The EPA under the Trump administration finalized a rule last week revoking the 2009 'endangerment finding,' an Obama-era determination that greenhouse gases — including carbon dioxide and methane — endanger public health and welfare. The finding had served as the legal foundation for vehicle emission standards, power plant regulations, and other climate rules under the Clean Air Act. The administration also simultaneously revoked all greenhouse gas emission standards for motor vehicles.

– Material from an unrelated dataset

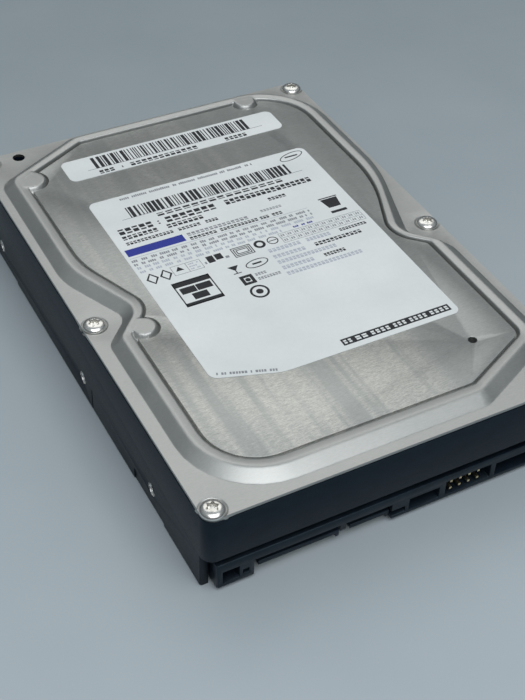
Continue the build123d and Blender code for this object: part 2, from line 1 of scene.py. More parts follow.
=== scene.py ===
import json
import math
import random

import bmesh
import bpy
from mathutils import Matrix, Vector
from mathutils.geometry import delaunay_2d_cdt


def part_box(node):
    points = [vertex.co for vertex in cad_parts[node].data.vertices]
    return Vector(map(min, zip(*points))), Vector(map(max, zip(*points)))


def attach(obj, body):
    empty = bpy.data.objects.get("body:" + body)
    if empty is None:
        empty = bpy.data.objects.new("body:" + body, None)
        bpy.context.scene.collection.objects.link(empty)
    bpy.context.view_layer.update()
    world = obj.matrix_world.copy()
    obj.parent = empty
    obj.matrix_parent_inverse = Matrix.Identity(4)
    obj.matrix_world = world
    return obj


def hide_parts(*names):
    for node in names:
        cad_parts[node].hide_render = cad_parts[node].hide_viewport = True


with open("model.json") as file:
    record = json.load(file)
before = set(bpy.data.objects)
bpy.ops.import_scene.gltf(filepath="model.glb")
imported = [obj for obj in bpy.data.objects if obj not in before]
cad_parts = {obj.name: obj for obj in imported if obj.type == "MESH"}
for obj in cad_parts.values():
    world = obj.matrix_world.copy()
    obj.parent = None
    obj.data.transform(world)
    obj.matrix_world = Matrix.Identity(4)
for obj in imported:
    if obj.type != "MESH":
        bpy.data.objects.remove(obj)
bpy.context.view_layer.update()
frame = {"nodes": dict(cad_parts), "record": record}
NODES = frame["nodes"]
MM = 0.001

# ---- Sizes, in millimetres, in the CAD's frame ----
FLANGE_TOP = 24.2
SHEET = 0.8
TRAY_TOP = 24.5
LABEL_TOP = 25.4
BREATHER = (30.8, -51.2)
DATUM_HOLE = (-39.3, 70.1)
DATUM_R = 1.7
# The dished seat round each cover screw: its depth, its flat floor's radius, its slope's width
SEAT_DEPTH = 0.25
SEAT_FLOOR_R = 2.95
SEAT_SLOPE = 0.5
SEAT_CIRCLES = (2.9, 3.05, 3.2, 3.35, 3.5)
CORNER_R = 3.0
RIM_INSET = 0.2
SCREW_HOLE_R = 1.5
BREATHER_R = 1.1
COVER_SCREWS = (
    (-47.8, -70.6), (47.8, -70.6), (-47.6, -5.8), (47.6, -5.8), (-47.9, 70.1), (47.9, 70.1)
)
SIDE_HOLES_Y = (-45.0, -3.39, 56.6)
SIDE_HOLE_Z = 6.35
BOARD_BOTTOM = 2.2
BOARD_SCREWS = ((-40, -56), (40, -56), (-40, 6), (39.5, 46), (17, -9))
# Packages under the board: x, y, size along X and Y, leads on each of the sides that face X and Y
PACKAGES = (
    (-6, -30, 20, 20, 32, 32),
    (-29, -30, 10.2, 22.2, 0, 12),
    (28, -22, 10, 10, 14, 14),
    (-6, -8, 5.2, 6, 4, 0),
)
# Length, width and height of the small parts with metal ends, then every one's x, y and size
CAPACITOR = (2.0, 1.25, 1.0)
DIODE = (4.3, 2.6, 0.9)
CAPPED_PARTS = (
    [(14 + 4 * i, -42, *CAPACITOR) for i in range(5)]
    + [(-38, -48 + 6 * i, *CAPACITOR) for i in range(6)]
    + [(x, -55, *DIODE) for x in (-28, -20, -12)]
)
LEAD_PITCH_SHARE = 0.92
LEAD_DROP = 0.62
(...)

The repeal stems from a legal argument that Congress never clearly authorized EPA to regulate greenhouse gases as pollutants under the Clean Air Act, relying partly on two recent Supreme Court rulings — West Virginia v. EPA (2022) and a 2024 ruling limiting agency deference — that limit broad agency action without explicit congressional authorization. EPA Administrator Lee Zeldin called the finding the source of 'trillions of dollars in hidden costs.'
On Wednesday, a coalition of over a dozen groups including the American Lung Association, Sierra Club, NRDC, and others filed suit in the D.C. Circuit, arguing the EPA is rehashing legal arguments already rejected by the Supreme Court in Massachusetts v. EPA (2007). That 5-4 ruling held greenhouse gases qualify as air pollutants under the Clean Air Act.
State attorneys general from California, Connecticut, and others are also preparing separate lawsuits. Legal analysts broadly expect the case to reach the Supreme Court, whose composition has shifted considerably since 2007 — all five justices in the Massachusetts majority have since left the bench.